**The task**
Write out all of the data exactly as it appears.
>>>
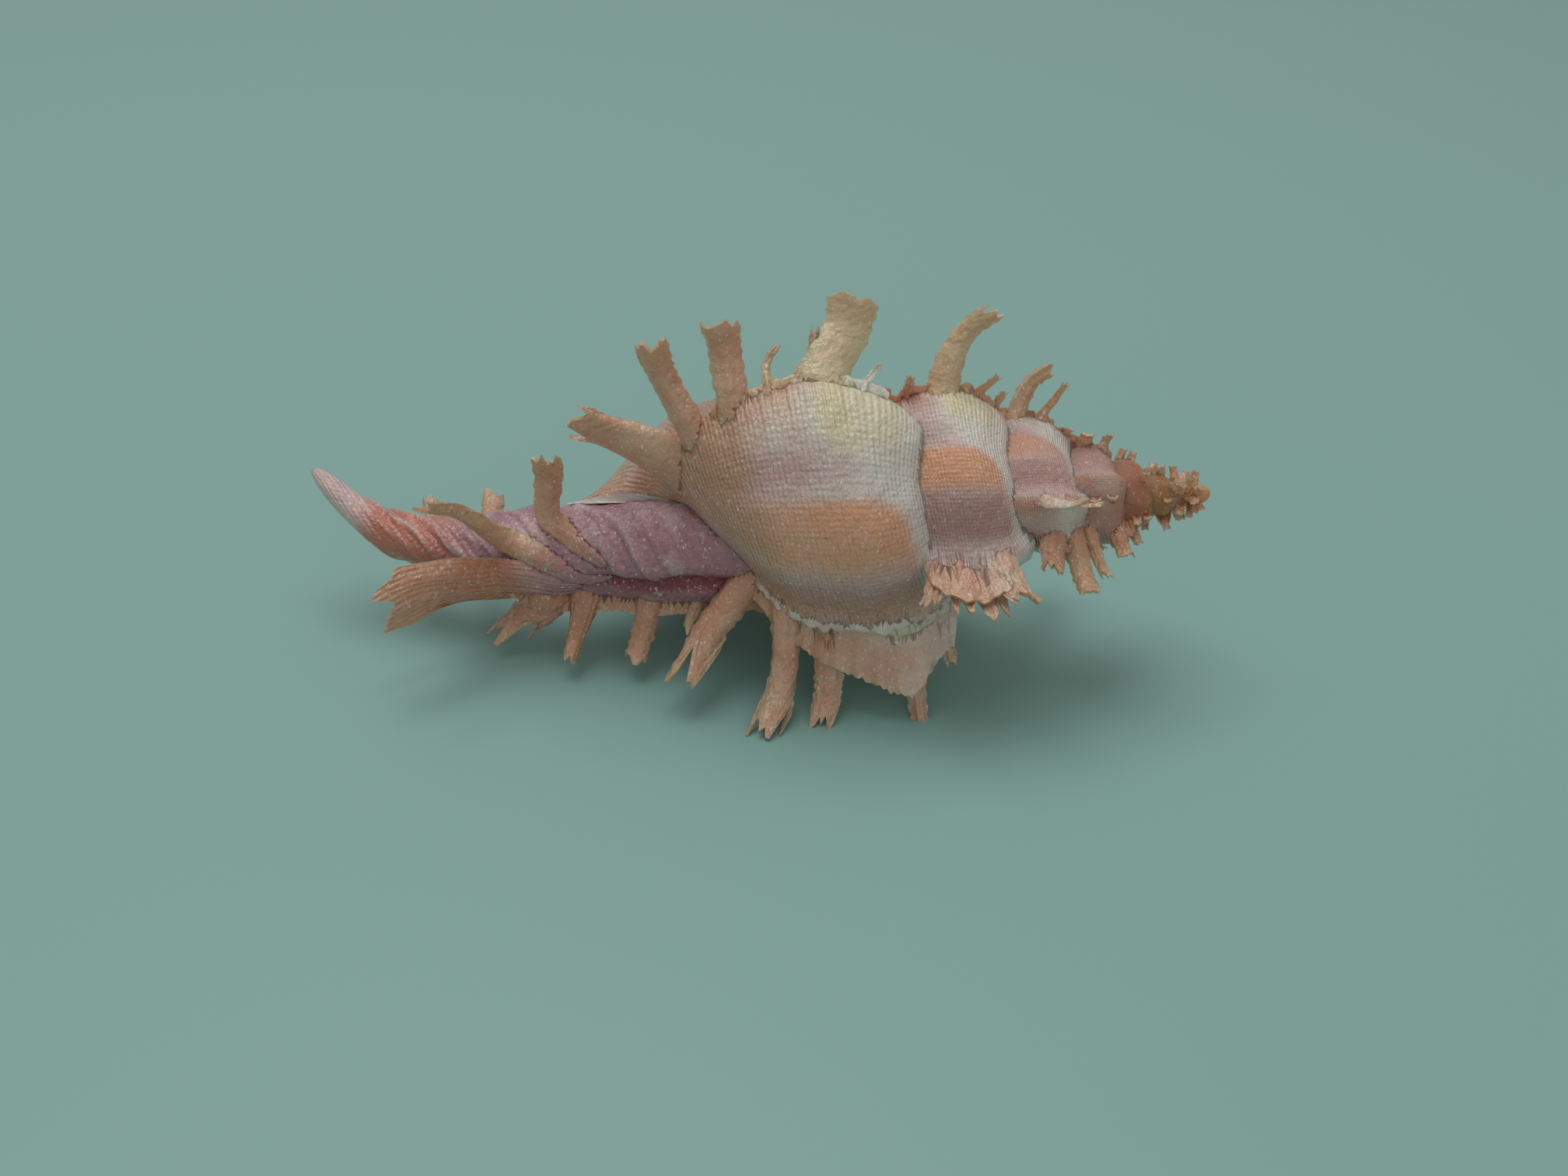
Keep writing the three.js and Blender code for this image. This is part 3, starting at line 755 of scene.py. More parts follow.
SPIRE_FRONDS: tuple[tuple[Frond, ...], ...] = (
    (
        Frond(40, (11.6, 193), (12.2, -0.4, 15.9), 0.7, 0.3, flare=0.9),
        Frond(41, (13.2, 193), (11.95, 0.7, 18.9), 2.3, 0.9, sway=0.6, cream=0.7, pale=0.2),
        Frond(42, (14.9, 190), (8.0, -0.6, 15.9), 0.8, 0.3, flare=0.9),
        Frond(43, (15.9, 188), (6.9, -0.9, 15.4), 0.6, 0.3, flare=0.9),
    ),
    group(
        Frond(44, (10.6, 81), (13.55, -8.7, 8.3), 1.7, 1.4, fray=0.3, pale=0.25, web=1.7),
        Frond(67, (11.5, 80), (12.4, -8.4, 7.3), 1.3, 1.2, fray=0.3, pale=0.1, web=1.9),
        Frond(45, (12.5, 80), (10.9, -8.4, 7.4), 1.5, 1.2, fray=0.3, web=1.8),
        Frond(46, (13.6, 80), (8.95, -8.5, 7.9), 1.4, 0.7, fray=0.2, web=1.3),
        half_arc=54.0, **BACKWARDS,
    ),
    (
        Frond(47, (8.4, 203), (15.6, 0.3, 15.3), 0.7, 0.3, flare=0.9),
        Frond(48, (9.6, 205), (14.95, 0.7, 15.9), 1.5, 0.6, sway=0.4, cream=0.15),
        Frond(49, (10.8, 203), (12.6, -0.2, 15.0), 0.7, 0.3, flare=0.9),
    ),
    group(
        Frond(50, (7.4, 117), (17.1, -4.9, 11.6), 0.8, 0.4, flare=0.9),
        Frond(51, (8.4, 117), (16.25, -5.6, 12.2), 1.3, 0.6, cream=0.2, pale=0.5),
        **BACKWARDS,
    ),
    group(
        Frond(52, (6.2, 72), (17.6, -6.0, 8.1), 1.1, 0.5, web=0.6),
        Frond(53, (7.0, 76), (16.75, -7.1, 7.8), 1.4, 0.9, web=0.7),
        Frond(54, (8.0, 84), (14.9, -6.4, 8.4), 1.7, 0.9, fray=0.3, web=0.7),
        **BACKWARDS,
    ),
    (
        Frond(55, (5.4, 200), (17.8, -0.9, 13.2), 0.6, 0.3, flare=0.9),
        Frond(56, (6.3, 200), (16.75, -0.7, 13.2), 1.1, 0.6),
        Frond(57, (7.2, 200), (15.9, -0.9, 13.4), 0.6, 0.3, flare=0.9),
    ),
    group(
        Frond(58, (4.0, 66), (19.4, -3.6, 8.5), 0.8, 0.4),
        Frond(59, (4.8, 66), (18.75, -4.3, 8.2), 1.2, 0.7),
        web=0.5, **BACKWARDS,
    ),
    (
        Frond(60, (12.6, 312), (11.8, 5.4, 5.0), 1.2, 0.7),
        Frond(61, (14.6, 312), (10.65, 7.1, 2.5), 2.6, 1.2),
        Frond(62, (16.2, 310), (7.6, 5.6, 3.4), 1.2, 0.7),
    ),
    (
        Frond(63, (9.4, 318), (14.5, 3.7, 4.9), 0.8, 0.5),
        Frond(64, (10.4, 318), (16.95, 4.5, 3.5), 1.8, 1.0),
    ),
    (
        Frond(65, (5.6, 344), (18.3, -0.4, 6.0), 0.7, 0.4),
        Frond(66, (6.6, 344), (18.75, 0.3, 5.5), 1.2, 0.6),
    ),
)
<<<
**Output for this exercise**
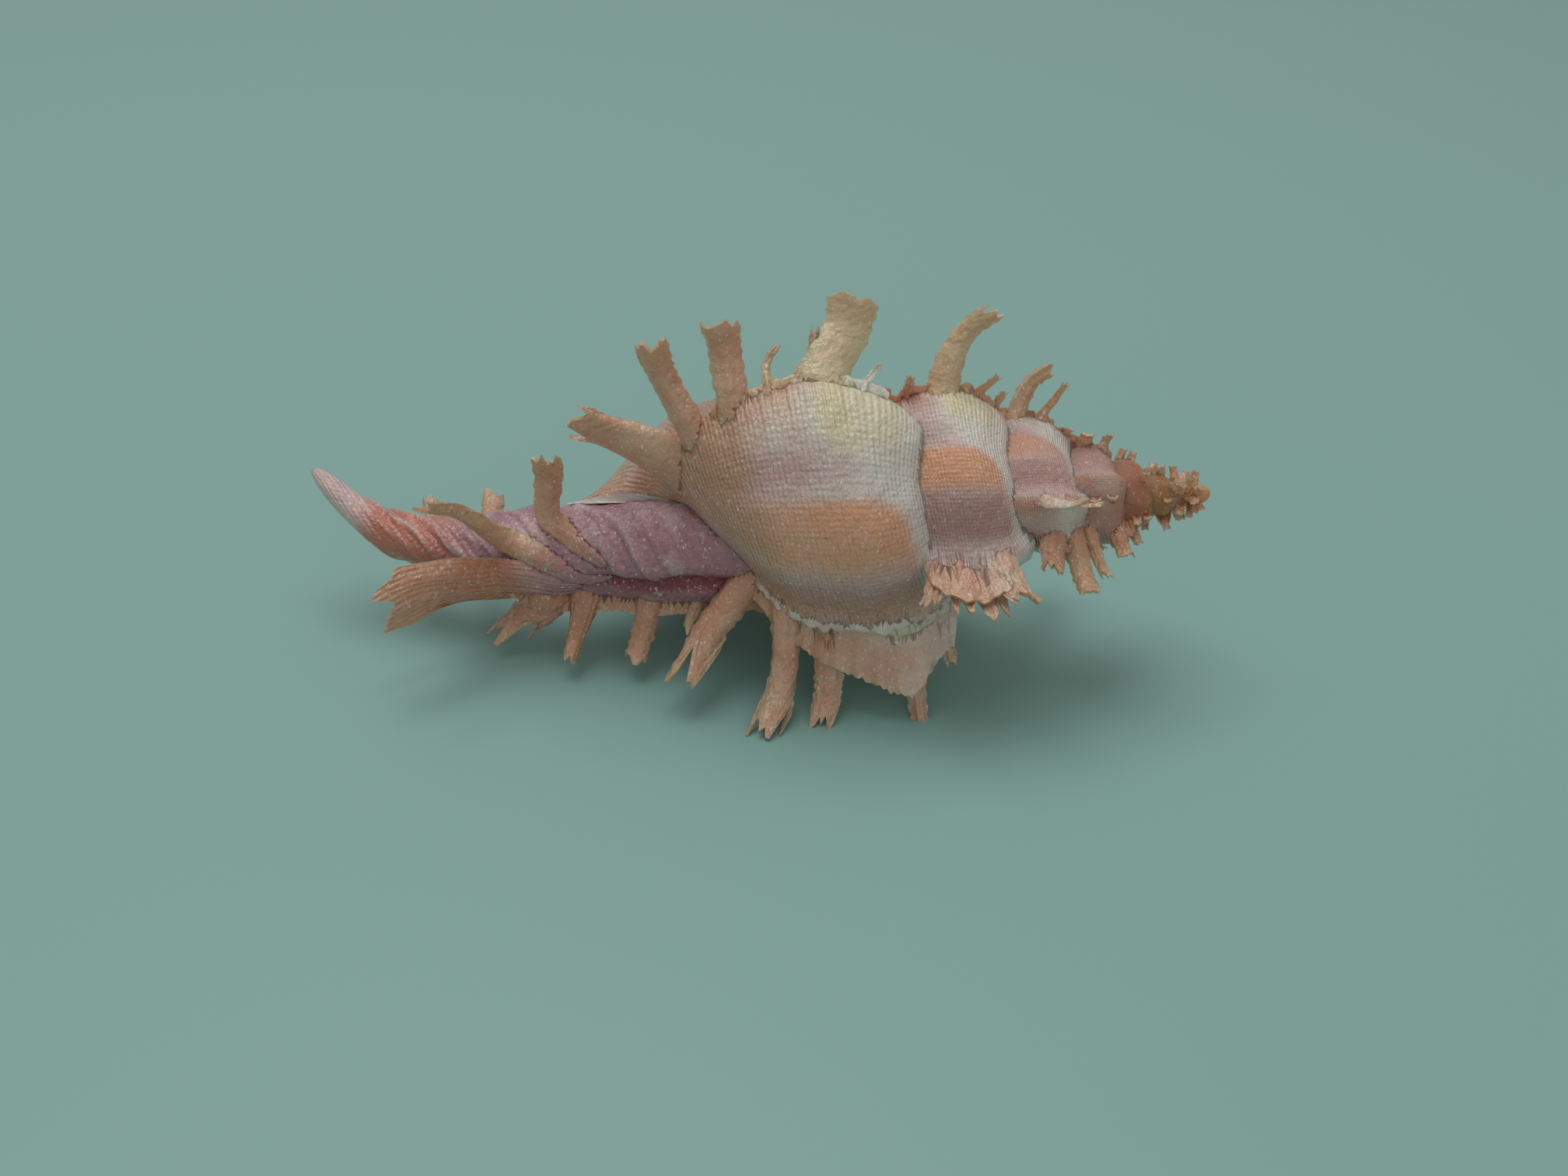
Keep writing the three.js and Blender code for this image. This is part 3, starting at line 755 of scene.py. More parts follow.
SPIRE_FRONDS: tuple[tuple[Frond, ...], ...] = (
    (
        Frond(40, (11.6, 193), (12.2, -0.4, 15.9), 0.7, 0.3, flare=0.9),
        Frond(41, (13.2, 193), (11.95, 0.7, 18.9), 2.3, 0.9, sway=0.6, cream=0.7, pale=0.2),
        Frond(42, (14.9, 190), (8.0, -0.6, 15.9), 0.8, 0.3, flare=0.9),
        Frond(43, (15.9, 188), (6.9, -0.9, 15.4), 0.6, 0.3, flare=0.9),
    ),
    group(
        Frond(44, (10.6, 81), (13.55, -8.7, 8.3), 1.7, 1.4, fray=0.3, pale=0.25, web=1.7),
        Frond(67, (11.5, 80), (12.4, -8.4, 7.3), 1.3, 1.2, fray=0.3, pale=0.1, web=1.9),
        Frond(45, (12.5, 80), (10.9, -8.4, 7.4), 1.5, 1.2, fray=0.3, web=1.8),
        Frond(46, (13.6, 80), (8.95, -8.5, 7.9), 1.4, 0.7, fray=0.2, web=1.3),
        half_arc=54.0, **BACKWARDS,
    ),
    (
        Frond(47, (8.4, 203), (15.6, 0.3, 15.3), 0.7, 0.3, flare=0.9),
        Frond(48, (9.6, 205), (14.95, 0.7, 15.9), 1.5, 0.6, sway=0.4, cream=0.15),
        Frond(49, (10.8, 203), (12.6, -0.2, 15.0), 0.7, 0.3, flare=0.9),
    ),
    group(
        Frond(50, (7.4, 117), (17.1, -4.9, 11.6), 0.8, 0.4, flare=0.9),
        Frond(51, (8.4, 117), (16.25, -5.6, 12.2), 1.3, 0.6, cream=0.2, pale=0.5),
        **BACKWARDS,
    ),
    group(
        Frond(52, (6.2, 72), (17.6, -6.0, 8.1), 1.1, 0.5, web=0.6),
        Frond(53, (7.0, 76), (16.75, -7.1, 7.8), 1.4, 0.9, web=0.7),
        Frond(54, (8.0, 84), (14.9, -6.4, 8.4), 1.7, 0.9, fray=0.3, web=0.7),
        **BACKWARDS,
    ),
    (
        Frond(55, (5.4, 200), (17.8, -0.9, 13.2), 0.6, 0.3, flare=0.9),
        Frond(56, (6.3, 200), (16.75, -0.7, 13.2), 1.1, 0.6),
        Frond(57, (7.2, 200), (15.9, -0.9, 13.4), 0.6, 0.3, flare=0.9),
    ),
    group(
        Frond(58, (4.0, 66), (19.4, -3.6, 8.5), 0.8, 0.4),
        Frond(59, (4.8, 66), (18.75, -4.3, 8.2), 1.2, 0.7),
        web=0.5, **BACKWARDS,
    ),
    (
        Frond(60, (12.6, 312), (11.8, 5.4, 5.0), 1.2, 0.7),
        Frond(61, (14.6, 312), (10.65, 7.1, 2.5), 2.6, 1.2),
        Frond(62, (16.2, 310), (7.6, 5.6, 3.4), 1.2, 0.7),
    ),
    (
        Frond(63, (9.4, 318), (14.5, 3.7, 4.9), 0.8, 0.5),
        Frond(64, (10.4, 318), (16.95, 4.5, 3.5), 1.8, 1.0),
    ),
    (
        Frond(65, (5.6, 344), (18.3, -0.4, 6.0), 0.7, 0.4),
        Frond(66, (6.6, 344), (18.75, 0.3, 5.5), 1.2, 0.6),
    ),
)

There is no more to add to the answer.